• [TASK DESCRIPTION]: Retype the material below. Keep every word exactly as it is.
--- Begin GIVEN DATA ---
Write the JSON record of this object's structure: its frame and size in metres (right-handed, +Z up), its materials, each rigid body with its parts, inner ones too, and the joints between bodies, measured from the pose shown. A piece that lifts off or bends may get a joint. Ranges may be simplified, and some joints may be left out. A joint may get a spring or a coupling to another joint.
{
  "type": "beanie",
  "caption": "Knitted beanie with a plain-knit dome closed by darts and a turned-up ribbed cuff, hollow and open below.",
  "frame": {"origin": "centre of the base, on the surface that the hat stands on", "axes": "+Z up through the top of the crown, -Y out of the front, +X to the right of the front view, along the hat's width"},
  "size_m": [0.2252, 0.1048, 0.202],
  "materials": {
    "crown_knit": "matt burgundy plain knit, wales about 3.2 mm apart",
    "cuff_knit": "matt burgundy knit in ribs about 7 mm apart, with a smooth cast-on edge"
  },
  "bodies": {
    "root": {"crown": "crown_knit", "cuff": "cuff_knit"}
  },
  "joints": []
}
--- End GIVEN DATA ---
• [FINAL RESULT]:
Write the JSON record of this object's structure: its frame and size in metres (right-handed, +Z up), its materials, each rigid body with its parts, inner ones too, and the joints between bodies, measured from the pose shown. A piece that lifts off or bends may get a joint. Ranges may be simplified, and some joints may be left out. A joint may get a spring or a coupling to another joint.
{
  "type": "beanie",
  "caption": "Knitted beanie with a plain-knit dome closed by darts and a turned-up ribbed cuff, hollow and open below.",
  "frame": {"origin": "centre of the base, on the surface that the hat stands on", "axes": "+Z up through the top of the crown, -Y out of the front, +X to the right of the front view, along the hat's width"},
  "size_m": [0.2252, 0.1048, 0.202],
  "materials": {
    "crown_knit": "matt burgundy plain knit, wales about 3.2 mm apart",
    "cuff_knit": "matt burgundy knit in ribs about 7 mm apart, with a smooth cast-on edge"
  },
  "bodies": {
    "root": {"crown": "crown_knit", "cuff": "cuff_knit"}
  },
  "joints": []
}